Welcome Scott Burgess - New SESubmitted by editor on 21 April 2021.
Scott Burgess is now a Subject Editor at OIKOS! We are very happy to have him join our team, welcome! He is an Associate Professor at Florida State University (USA). He has kindly answered some interview questions so we can get to know him better. Check it out!
Keywords: dispersal, evolutionary ecology, life history, phenotypic plasticity, transgenerational plasticity, local adaptation, adaptation in variable environments, marine invertebrates, experiments, quantitive and population genetics
1. What's your main research focus at the moment?
Broadly, our research is on adaptation to variable environments and centers on the role of phenotypic and genetic diversity in dispersal and reproductive strategies. We have two main themes at the moment. The first theme is on the coevolution of sperm and larval dispersal and life history strategies that underlie fitness variation and population growth. We’re studying how the relatedness and density of mates and competitors influence traits and fitness variation that underlies adaptive capacity of populations. Part of this relates to sexual selection in hermaphrodites. The second theme is on the degree to which cryptic species of coral exhibit synchronous or asynchronous patterns of dispersal and response to environmental gradients and disturbances. We’re interested in the causes and consequences of the degree of synchronicity on ecological dynamics and rapid adaptation. We tend to study things through the lens of quantitative genetics, and use molecular genetics as tools to infer quantities of interest, such as coancestry and parentage. We tend to focus on experimental approaches in the field and lab. We sometimes also dabble in theory.
2. Can you describe your research career? Where, what, when?

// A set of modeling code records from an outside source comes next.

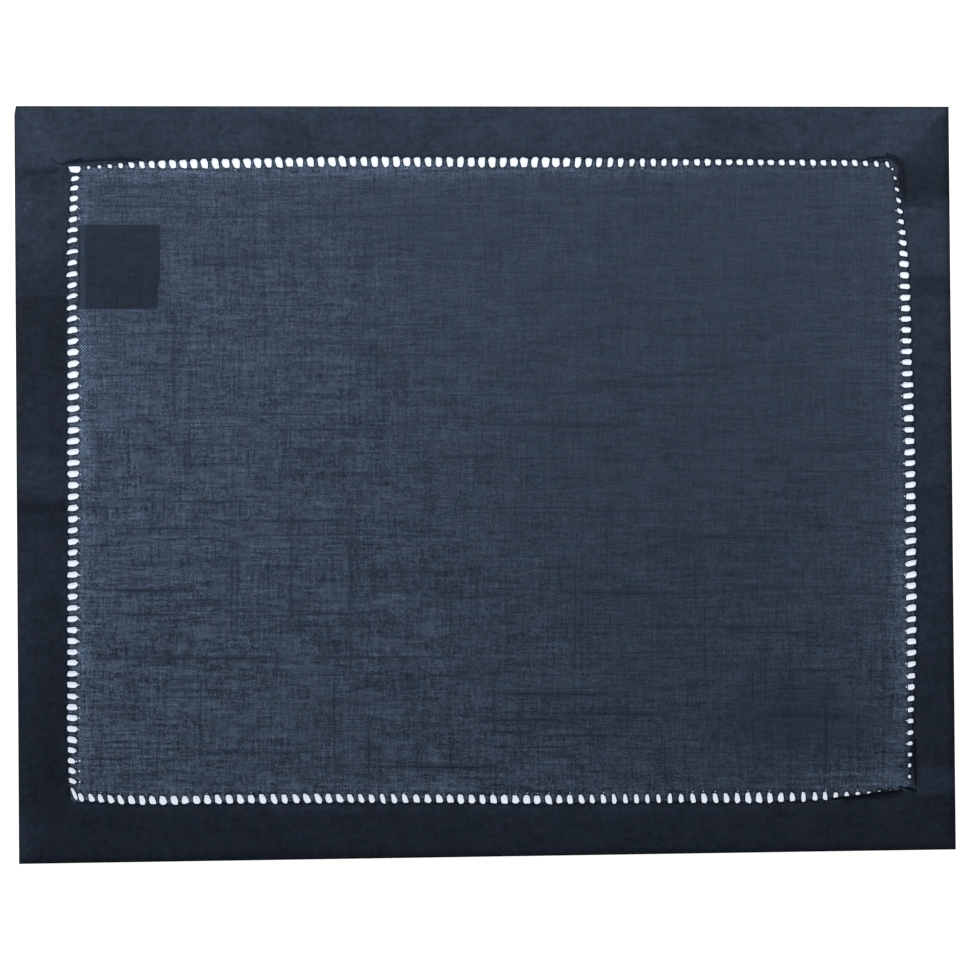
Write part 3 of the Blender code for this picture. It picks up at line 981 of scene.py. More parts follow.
# %% [markdown]
# The front and the rings are joined into one mesh, because the real mat is one cloth: a hem that is a
# piece of its own would show a seam along the fold. Points that no triangle uses, such as those inside
# the gaps, are dropped first.

# %% Join front and rings into one mesh
used = np.unique(np.concatenate(front_faces))
renumber = np.full(len(front_xy), -1)
renumber[used] = np.arange(len(used))
front_faces = renumber[np.array(front_faces)].tolist()
front_xy, front_z = front_xy[used], front_z[used]
front_lift, front_dense = front_lift[used], front_dense[used]
fleck_places = renumber[fleck_places]

count = len(EDGE_RING)
edge_places = [int(renumber[place_of[index]]) for index in loops[0][1]][::-1]
before = edge_places
ring_faces = []
first = len(front_xy)
for _ in rings:
    here = list(range(first, first + count))
    for k in range(count):
        following = (k + 1) % count
        ring_faces.append([before[k], before[following], here[following], here[k]])
    before = here
    first += count

cloth_points = np.concatenate([
    np.column_stack([front_xy, front_z]), *(np.column_stack([xy, height]) for xy, height in rings)])


def new_piece(name, points, faces):
    """A smooth mesh object from points in millimetres."""
    mesh = bpy.data.meshes.new(name)
    mesh.from_pydata((np.asarray(points) * MM).tolist(), [], faces)
    mesh.shade_smooth()
    piece = bpy.data.objects.new(name, mesh)
    bpy.context.collection.objects.link(piece)
    print(name + ":", len(mesh.vertices), "points,", sum(len(face) - 2 for face in faces), "triangles")
    return piece


linen_mat = new_piece("linen_mat", cloth_points, front_faces + ring_faces)

# %% [markdown]
# ## How open the weave is
# A single layer of this cloth lets a little of the light box through. The weave is slackest beside the
# gaps, where threads were drawn out, and a few broad places in the field are looser or closer too. In
# the bars between the gaps the threads are bundled, tighter at the two sides than along the top and the
# bottom. Between the gaps and the hem runs a thin strip of single cloth.

# %% Tables of loose and close places
BAR_OPEN = {"top": 1.2, "right": 0.65, "bottom": 1.3, "left": 0.75}
STRIP_OPEN = {"top": 0.020, "right": 0.015, "bottom": 0.004, "left": 0.015}

# Beside a row the weave is looser by amount, fading over reach, between the places low and high along it.
Slack = namedtuple("Slack", "row low high reach amount")
SLACKS = (
    Slack("left", -150, 155, 6.0, 0.024),
    Slack("left", 0, 60, 6.5, 0.018),
    Slack("top", -195, -25, 5.5, 0.038),
    Slack("top", -25, 105, 5.5, 0.022),
    Slack("top", 105, 195, 4.0, 0.010),
    Slack("right", -60, 120, 6.0, 0.012),
    Slack("right", -115, -25, 7.0, 0.020),
    Slack("bottom", -200, 80, 5.0, 0.008),
)

# Broad soft ovals in the field where the weave is a little looser, or closer below zero.
Place = namedtuple("Place", "x y wide tall amount")
PLACES = (
    Place(158, -116, 42, 20, -0.012),
    Place(-130, 114, 30, 10, -0.005),
    Place(-30, 124, 40, 8, -0.005),
    Place(-85, -30, 45, 5, 0.006),
    Place(-95, -42, 30, 4, -0.006),
    Place(-140, 11, 16, 7, -0.010),
    Place(-136, 32, 24, 12, 0.004),
    Place(-136, -147, 12, 5, -0.014),
    Place(-66, -147, 14, 5, 0.005),
    Place(97, -147, 12, 5, 0.006),
    Place(186, -144, 14, 6, 0.009),
    Place(193, 108, 8, 12, -0.008),
)
print("loose strips and places:", len(SLACKS), len(PLACES))

# %% [markdown]
# How much light passes is stored as a number on every point of the mesh, which the material reads. A
# painted image could do the same, but numbers worked out from the rows of gaps stay with them.

# %% Openness of the front
SLACK_ENDS = 20


def row_edges(xy, name):
    """How far each point is inside a row of gaps and how far outside it, in mm."""
    row = ROWS[name]
    sections = sorted(row.sections, key=lambda here: here.at)
    places = [here.at for here in sections]
    along, away = (xy[:, 1], xy[:, 0]) if row.upright else (xy[:, 0], xy[:, 1])
    line = np.interp(along, places, [here.line for here in sections])
    half = np.interp(along, places, [here.across / 2 for here in sections])
    return along, (line - away) * row.outward - half, (away - line) * row.outward - half


def openness(xy):
    """The share of the light box that shows between the threads, at each point of the front."""
    x, y = xy[:, 0] / 150, xy[:, 1] / 110
    # over the whole field more light passes towards the left, in a smooth slope
    share = 0.0210 - 0.0147 * x + 0.0050 * x * x + 0.0040 * x ** 3 - 0.0040 * y
    share += 0.0019 * x * y * y - 0.0008 * x * y
    for place in PLACES:
        off = ((xy[:, 0] - place.x) / place.wide) ** 2 + ((xy[:, 1] - place.y) / place.tall) ** 2
        share += place.amount * np.exp(-off)
    for slack in SLACKS:
        along, inside, _ = row_edges(xy, slack.row)
        there = soft((along - slack.low) / SLACK_ENDS + 0.5) * soft((slack.high - along) / SLACK_ENDS + 0.5)
        share += slack.amount * there * np.exp(-(np.clip(inside, 0, None) / slack.reach) ** 3)
    for name in ROWS:
        _, inside, outside = row_edges(xy, name)
        share *= BAR_OPEN[name] + (1 - BAR_OPEN[name]) * soft(inside / 0.8 + 0.6)
        share *= 1 - soft(outside / 0.4 + 0.6)
    for name, amount in STRIP_OPEN.items():
        _, _, outside = row_edges(xy, name)
        share += amount * soft(outside / 0.35)
    return share


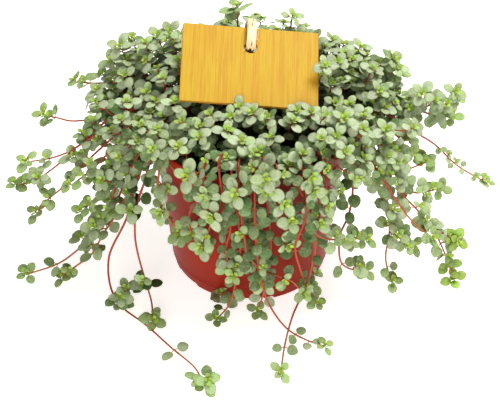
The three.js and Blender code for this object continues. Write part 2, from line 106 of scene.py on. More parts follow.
def smooth_path(points: list, step: float) -> np.ndarray:
    """Runs a centripetal Catmull-Rom curve through points and divides it evenly.

    Args:
        points: the points that the curve passes through.
        step: the wanted distance between the points of the result.

    Returns:
        An array of points along the curve, ends included.
    """
    knots = np.asarray(points, float)
    knots = np.vstack([2 * knots[0] - knots[1], knots, 2 * knots[-1] - knots[-2]])
    share = np.linspace(0, 1, 16, endpoint=False)[:, None]
    runs = []
    for p0, p1, p2, p3 in zip(knots, knots[1:], knots[2:], knots[3:]):
        gap0, gap1, gap2 = (math.sqrt(np.linalg.norm(b - a)) for a, b in ((p0, p1), (p1, p2), (p2, p3)))
        leave = ((p1 - p0) / gap0 - (p2 - p0) / (gap0 + gap1) + (p2 - p1) / gap1) * gap1
        arrive = ((p2 - p1) / gap1 - (p3 - p1) / (gap1 + gap2) + (p3 - p2) / gap2) * gap1
        bend = 2 * p1 - 2 * p2 + leave + arrive
        rise = -3 * p1 + 3 * p2 - 2 * leave - arrive
        runs.append(p1 + share * (leave + share * (rise + share * bend)))
    dense = np.vstack([*runs, knots[-2:-1]])
    length = np.concatenate([[0], np.cumsum(np.linalg.norm(np.diff(dense, axis=0), axis=1))])
    even = np.linspace(0, length[-1], max(3, round(length[-1] / step) + 1))
    return np.column_stack([np.interp(even, length, dense[:, axis]) for axis in range(3)])


def path_length(path: np.ndarray) -> float:
    """Measures a path of points."""
    return float(np.linalg.norm(np.diff(path, axis=0), axis=1).sum())


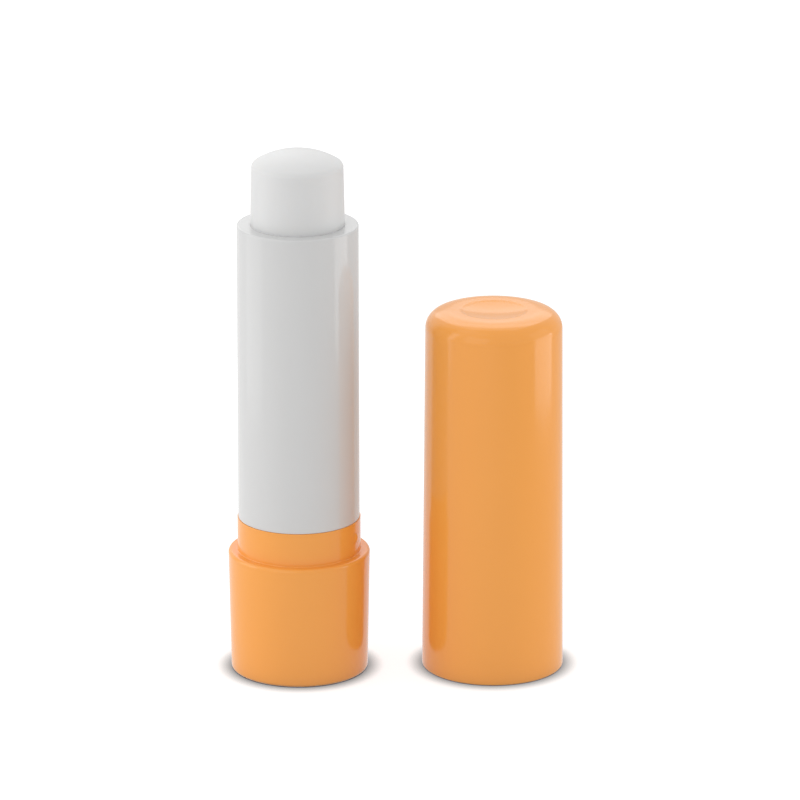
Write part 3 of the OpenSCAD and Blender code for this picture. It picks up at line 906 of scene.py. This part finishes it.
class BALM_OT_stage(bpy.types.Operator):
    """Make the white floor, the soft lamps, the pale room and the camera"""
    bl_idname = "balm.stage"
    bl_label = "Stage"

    def execute(self, context):
        studio = context.scene.balm_studio
        self.floor(studio)
        self.room(studio)
        self.lamps(studio)
        self.camera(studio)
        context.scene.view_settings.view_transform = "Standard"
        return {"FINISHED"}

    def floor(self, studio):
        """A white floor that keeps the object's shadow, with a painted contact shadow round each foot and
        painted shade, seen in reflections, towards the right.
        """
        half = studio.floor_size / 2
        mesh = bpy.data.meshes.new("floor")
        mesh.from_pydata([(-half, -half, FLOOR_LEVEL), (half, -half, FLOOR_LEVEL),
                          (half, half, FLOOR_LEVEL), (-half, half, FLOOR_LEVEL)], [], [(0, 1, 2, 3)])
        floor = bpy.data.objects.new("floor", mesh)
        bpy.context.scene.collection.objects.link(floor)
        material, tree, shader = new_material("white_floor")
        material.cycles.emission_sampling = "NONE"
        shader.inputs["Roughness"].default_value = 1
        shader.inputs["Specular IOR Level"].default_value = 0
        lit = Link(tree, shader.outputs[0])
        camera, mirrored = light_path(tree)
        # painted contact shadow: ambient occlusion darkens the floor's colour and glow in the narrow gap
        # between the floor and what stands on it
        clear = tree.add("ShaderNodeAmbientOcclusion", {"samples": 16}, {"Distance": studio.painted_shadow_reach},
                         output="AO").power(studio.painted_shadow_depth)
        tree.links.new(tree.mix(clear, BLACK, [FLOOR_WHITE] * 3).socket, shader.inputs["Base Color"])
        glow = self.light(tree, clear, studio.floor_glow)
        seen = mixed(tree, camera * studio.glow_share, lit, glow)
        # painted shade in reflections: they see a pale floor that darkens from the left to the right
        across = components(tree, tree.add("ShaderNodeTexCoord", output="Object"))[0]
        pale = studio.floor_seen - across * studio.floor_shade_fall
        pale = pale.most(studio.floor_shade_least).least(studio.floor_seen)
        out = next(n for n in tree.nodes if n.type == "OUTPUT_MATERIAL")
        tree.links.new(mixed(tree, mirrored, seen, self.light(tree, pale, 1)).socket, out.inputs["Surface"])
        mesh.materials.append(material)

    @staticmethod
    def light(tree, paleness, strength):
        """Emission of a grey: 0 is black, 1 is white."""
        return tree.add("ShaderNodeEmission", {}, {
            "Color": tree.mix(paleness, BLACK, WHITE), "Strength": strength})

    def room(self, studio):
        """A pale room that is white where it is seen."""
        world = bpy.data.worlds.new("pale_room")
        world.use_nodes = True
        nodes = world.node_tree.nodes
        nodes.clear()
        tree = Tree(nodes, world.node_tree.links)
        lit, seen, white = (
            tree.add("ShaderNodeBackground", {}, {"Color": (*WHITE, 1), "Strength": level})
            for level in (studio.room_light, studio.room_seen, 1.0))
        camera, mirrored = light_path(tree)
        tree.end("ShaderNodeOutputWorld", {
            "Surface": mixed(tree, camera, mixed(tree, mirrored, lit, seen), white)})
        bpy.context.scene.world = world

    def lamps(self, studio):
        """Soft lamps: wide ones round the object, and small ones close to its sides."""
        aim = Vector((studio.aim_x, 0, studio.aim_z))
        for around, above, power in WIDE_LAMPS:
            turn, rise = math.radians(around), math.radians(above)
            level = math.cos(rise)
            away = Vector((math.sin(turn) * level, -math.cos(turn) * level, math.sin(rise)))
            self.lamp(aim + away * studio.lamp_distance, aim, (studio.lamp_size, studio.lamp_size),
                      power * studio.lamp_level)
        for place, power in NEAR_LAMPS:
            self.lamp(Vector(place), Vector(NEAR_AIM), (studio.near_width, studio.near_height),
                      power * studio.lamp_level)

    @staticmethod
    def lamp(place, aim, size, power):
        """One oblong lamp that the camera doesn't see."""
        light = bpy.data.lights.new("lamp", "AREA")
        light.shape = "RECTANGLE"
        light.size, light.size_y = size
        light.energy = power
        lamp = bpy.data.objects.new("lamp", light)
        lamp.location = place
        lamp.rotation_euler = (aim - place).to_track_quat("-Z", "Y").to_euler()
        lamp.visible_camera = False
        bpy.context.scene.collection.objects.link(lamp)

    def camera(self, studio):
        """The photograph's view."""
        data = bpy.data.cameras.new("camera")
        data.sensor_width = 36
        data.lens = studio.camera_lens
        data.clip_start = 0.01
        camera = bpy.data.objects.new("camera", data)
        aim = Vector((studio.aim_x, 0, studio.aim_z))
        back = Vector((0, -math.cos(studio.camera_elevation), math.sin(studio.camera_elevation)))
        camera.location = aim + back * studio.camera_distance
        camera.rotation_euler = (-back).to_track_quat("-Z", "Y").to_euler()
        bpy.context.scene.collection.objects.link(camera)
        bpy.context.scene.camera = camera


PIECES = (BALM_OT_base, BALM_OT_barrel, BALM_OT_balm, BALM_OT_screw, BALM_OT_cap, BALM_OT_stage)
GROUPS = {"balm_base": BaseSizes, "balm_barrel": BarrelSizes, "balm_balm": BalmSizes,
          "balm_screw": ScrewSizes, "balm_cap": CapSizes, "balm_finishes": Finishes,
          "balm_studio": Studio}


class BALM_PT_panel(bpy.types.Panel):
    """Lists the operators and the sizes that they use"""
    bl_label = "Lip balm stick"
    bl_idname = "BALM_PT_panel"
    bl_space_type = "VIEW_3D"
    bl_region_type = "UI"
    bl_category = "Lip balm"

    def draw(self, context):
        for operator in PIECES:
            self.layout.operator(operator.bl_idname)
        for name, group in GROUPS.items():
            box = self.layout.box()
            for prop in group.__annotations__:
                box.prop(getattr(context.scene, name), prop)


def register():
    for group in GROUPS.values():
        bpy.utils.register_class(group)
    for name, group in GROUPS.items():
        setattr(bpy.types.Scene, name, PointerProperty(type=group))
    for cls in (*PIECES, BALM_PT_panel):
        bpy.utils.register_class(cls)


def unregister():
    for cls in reversed((*PIECES, BALM_PT_panel)):
        bpy.utils.unregister_class(cls)
    for name in GROUPS:
        delattr(bpy.types.Scene, name)
    for group in GROUPS.values():
        bpy.utils.unregister_class(group)


def main():
    register()
    bpy.ops.balm.base()
    bpy.ops.balm.barrel()
    bpy.ops.balm.balm()
    bpy.ops.balm.screw()
    bpy.ops.balm.cap()
    bpy.ops.balm.stage()


if __name__ == "__main__":
    main()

I started with a Bachelor of Science from the University of Sydney (Australia) in 2000, then worked for a year in a private eco-toxicology lab before moving to Townsville to do an Honors year in Marine Biology at James Cook University. After that, I worked at the Australian Institute of Marine Science for about 4 years as a coral biologist. In 2007 I moved to Brisbane and got my PhD in Ecology from the University of Queensland in 2011. I then moved to the US and spent three years as a postdoc at the University of California, Davis as the Center for Population Biology Postdoctoral Fellow. In 2014, I moved to Florida State University where I am now an Associate Professor.
3. How come that you became a scientist in ecology?
I think it was in my last year as an undergraduate where I took a field course in experimental ecology. I got hooked on designing experiments then collecting and analyzing the data to see if my hypothesis was wrong. I grew up on the water (surfing, sailing, diving etc) so have always loved the ocean, so studying marine ecology and evolution seemed natural.
4. What do you do when you're not working?
When not working, I do a lot of trail running in the forest, hiking, and kayaking in the local rivers and wetlands. If I lived near a beach, I’d be there all the time.